Imaginary people are writing to voters, political ads are mailing themselves in Miami

Article Courtesy of The Miami Herald

By David Smiley

Published April 2, 2018

  

Imaginary people are writing to voters and political attack ads are mailing themselves in a special election to claim a Miami-area state House seat.

With election day one month away, some voters in Florida’s House District 114 received letters this week trashing Democrat Javier Fernandez for donating money to the Republican Party and working for a law firm that once represented a manufacturer of semiautomatic rifles. The letters were authored under different names and made to appear as if they were written by Democratic voters.

“Fernandez is the exact type of person who does not share our values, our conviction, nor our willingness to do what is in the best interest of our families,” someone named Francine Gomez-Levine wrote in a letter obtained by the Miami Herald.

Except, while it’s true that Fernandez gave money to the Republican Party of Florida in 2016 and worked for Akerman Senterfitt in Miami six years ago while one of the firm’s Tampa attorneys was representing Hogan Manufacturing, it’s doubtful that Gomez-Levine exists. A woman who answered the phone at The David William Condominium in Coral Gables, where the author said she lived in unit 4203, said no one by the name of Gomez-Levine lived in the building.
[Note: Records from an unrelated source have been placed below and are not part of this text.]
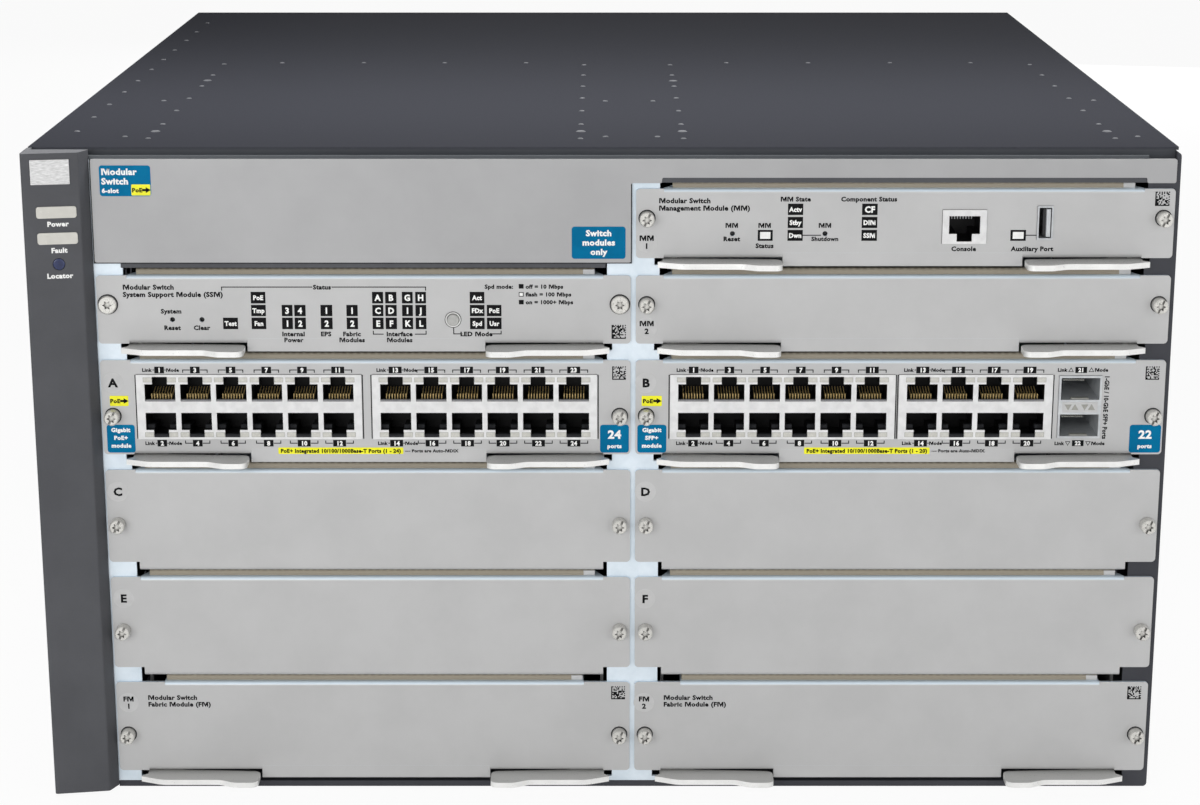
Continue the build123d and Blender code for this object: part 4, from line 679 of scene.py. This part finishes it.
def addSprings(bm, x, z, hand):
    # bent springs; hand is 1 where they lie on the socket's floor and -1 where they hang from its roof
    start = springs["lying"] if hand > 0 else springs["hanging"]
    heel = Matrix.Translation((0, start / 1000, z / 1000))
    lean = heel @ Matrix.Rotation(hand * springs["lean"], 4, "X") @ heel.inverted()
    bend = (z, z + hand * springs["bend"])
    for index in range(springs["count"]):
        middle = x + (index - (springs["count"] - 1) / 2) * springs["pitch"]
        left = middle - springs["half"]
        right = middle + springs["half"]
        verts = addBlock(bm, (left, start, z - springs["halfThick"]),
                         (right, springs["end"], z + springs["halfThick"]))
        bmesh.ops.transform(bm, matrix=lean, verts=verts)
        addBlock(bm, (left, start + springs["knee"][0], min(bend)),
                 (right, start + springs["knee"][1], max(bend)), springs["bevel"])


for key, module in lineModules.items():
    made = {name: bmesh.new() for name in jackPieces}
    for middle, columns in module["blocks"]:
        for column in range(columns):
            x = middle + (column - (columns - 1) / 2) * jacks["pitch"]
            for side in (-1, 1):
                for z in jacks["lampRows"]:
                    addPart(made["pipe_shade_frames"], x + side * jacks["lampSide"], z, jacks["frame"])
                    addPart(made["light_pipes"], x + side * jacks["lampSide"], z, jacks["pipe"])
                addPart(made["latch_rests_and_corner_shade"], x + side * jacks["cornerShadeSide"], jacks["lower"], jacks["stop"])
            addPart(made["socket_rim_light"], x, jacks["upper"], jacks["sill"])
            addPart(made["latch_rests_and_corner_shade"], x, jacks["lower"], jacks["rest"])
            addSprings(made["springs"], x, jacks["upper"] - springs["offset"], 1)
            addSprings(made["springs"], x, jacks["lower"] + springs["offset"], -1)
    for name, (material, slotName) in jackPieces.items():
        newPiece(key + "_" + name, made[name], material, bodyOf(key))

console = {"springX": 139.5, "springZ": 236.6, "tongueLow": (169.9, -227.0, 229.2),
           "tongueHigh": (171.4, -216.0, 240.0), "tongueBevel": 0.2}
consoleSprings = bmesh.new()
addSprings(consoleSprings, console["springX"], console["springZ"], -1)
newPiece("management_1_springs", consoleSprings, tinnedSteel, "management_1_module")
tongue = bmesh.new()
addBlock(tongue, console["tongueLow"], console["tongueHigh"], console["tongueBevel"])
newPiece("management_1_usb_tongue", tongue, blackButton, "management_1_module")

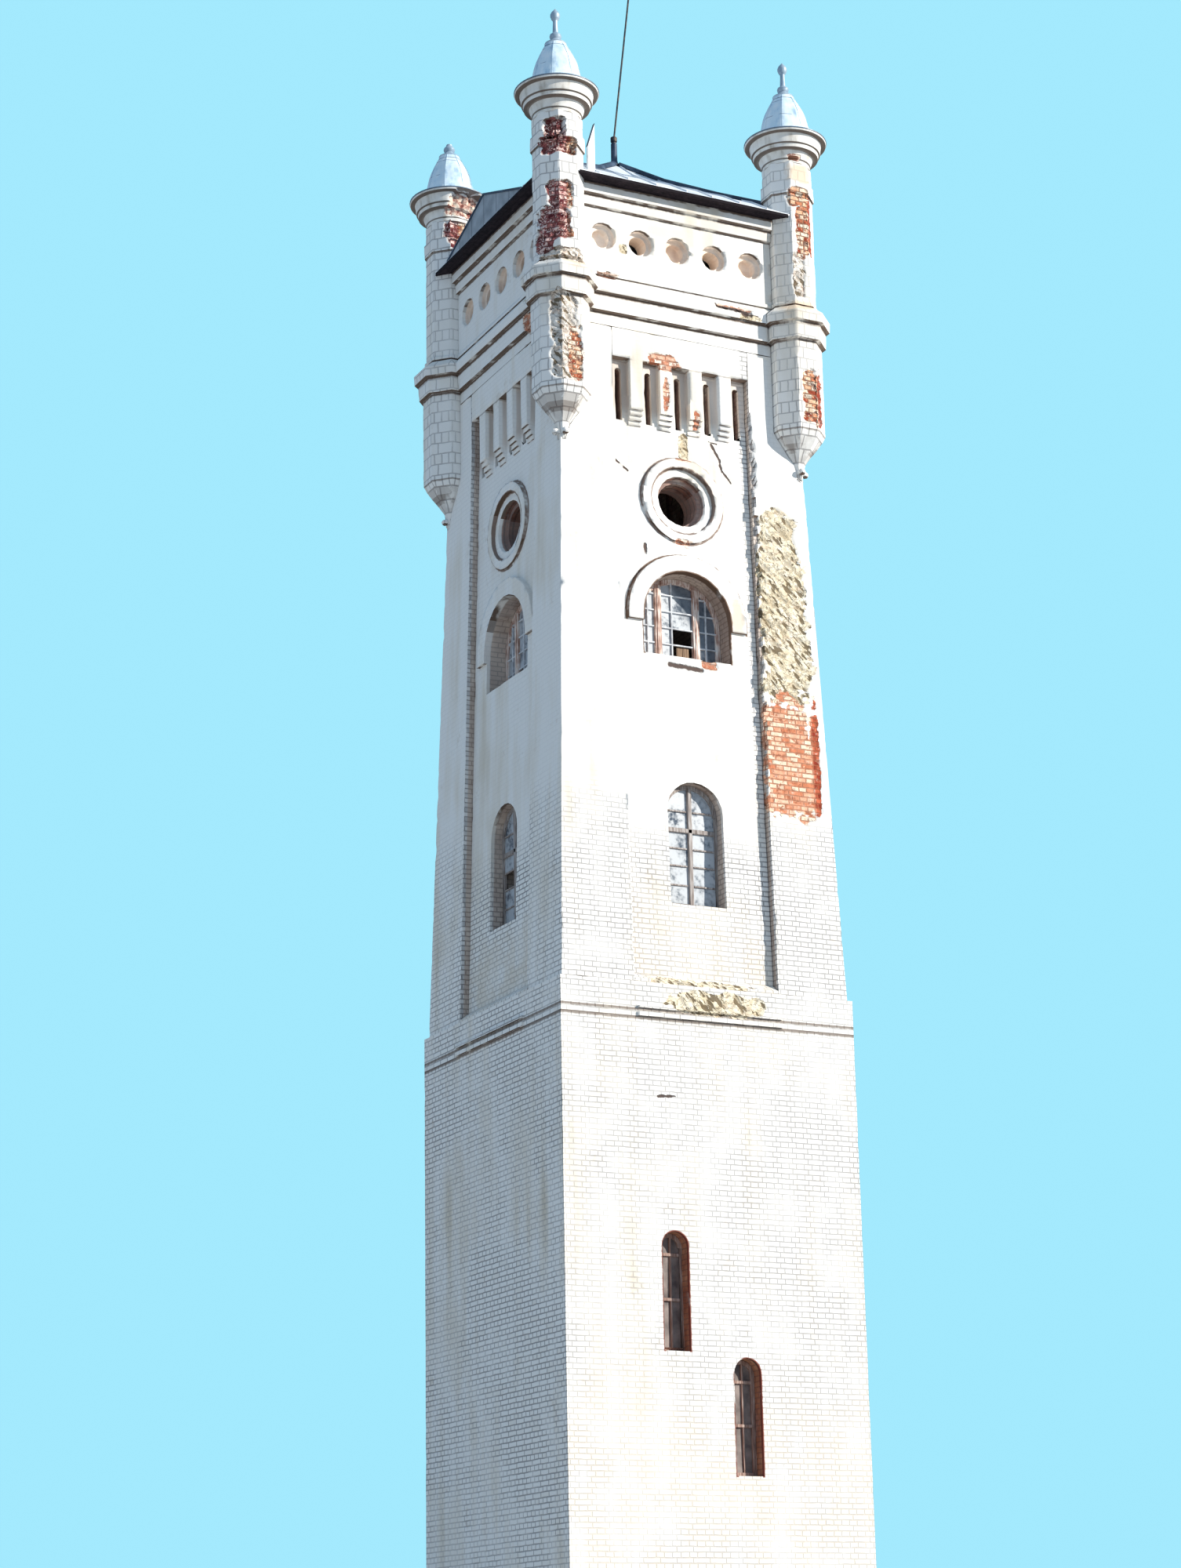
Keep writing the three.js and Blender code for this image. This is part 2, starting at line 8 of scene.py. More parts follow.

The underhanded campaign tactics are the just the latest in the bare-knuckle contest to claim the seat of ousted Democrat Daisy Baez, who resigned last year after admitting that she never lived in the district and lied on her voter registration. Fernandez and Republican Andrew Vargas have been attacked repeatedly by third parties. In this case, the anti-Fernandez letters were all written in support of independent candidate Liz de las Cuevas.


“I know Mr. Fernandez. He asked me about that. I have no idea” where it’s coming from, de las Cuevas said. “I would never send anything like that.”

Donna Di Giacomo, a Coral Gables resident who received one of the letters, said two of her friends who live in the district also received letters. The district includes Flagami, Coral Gables, West Miami, Pinecrest and Cutler Bay.

“It’d be interesting to me, in an era of so much misinformation, who is behind all this,” Di Giacomo said.

According to Di Giacomo, the letter she received came in an envelope without a return address, but contained a disclaimer on the back side of the paper attributing the correspondence to a political committee called People for a Progressive Florida. That same committee has spent the last two months ripping Fernandez with attack ads and email blasts made to appear as if they’re coming from other Democrats.

And yet, as of March 1, People for a Progressive Florida had yet to disclose any revenue or expenses to the Florida Division of Elections. Jonathan Paul, chairman for the political committee, did not return voice messages left with phone numbers listed on the committee’s state filings.

Vargas has denied any involvement with the political committee. But the Fernandez campaign blames their Republican opponent.

“Throughout my personal life and professional career, I have earned a reputation for honesty and transparency that we have carried into this campaign,” Fernandez said in a statement released through a campaign spokeswoman. “It is ironic that my opponent's campaign, which seemingly prides itself on similar virtues, is receiving the continuous help from an organization that attacks my ethics while it flagrantly files false reports in order to hide the sources of its funding.”

Fernandez himself was accused in January of improperly reporting expenses. His campaign told POLITICO Florida the allegations were “baseless.”

Vargas has also been blasted by the Florida Democratic Party and a political committee that shares a treasurer with Fernandez’s campaign. He has been attacked over his law firm’s specialization in “assignment of benefits” cases, which the insurance industry blames for spiking premiums. The party has also accused him of “helping companies steal pay from workers” due to his representation of several firms sued two years ago in a federal overtime case that was ultimately settled.

“The only thing I’ve seen in the last several weeks of this election are the negative digital ads against me,” Vargas said. “My law firm has helped a lot of people in the state of Florida when they’ve had issues with their insurance carriers. We’re one of the most reputable law firms in the business.”

The election is scheduled for May 1. The contest will decide who will hold a seat that will be up for election again in six months — before the person who holds it can participate in a single legislative session. Since the district was redrawn, the only two people elected to represent it, Baez and Republican Erik Fresen, have both pleaded guilty to criminal charges.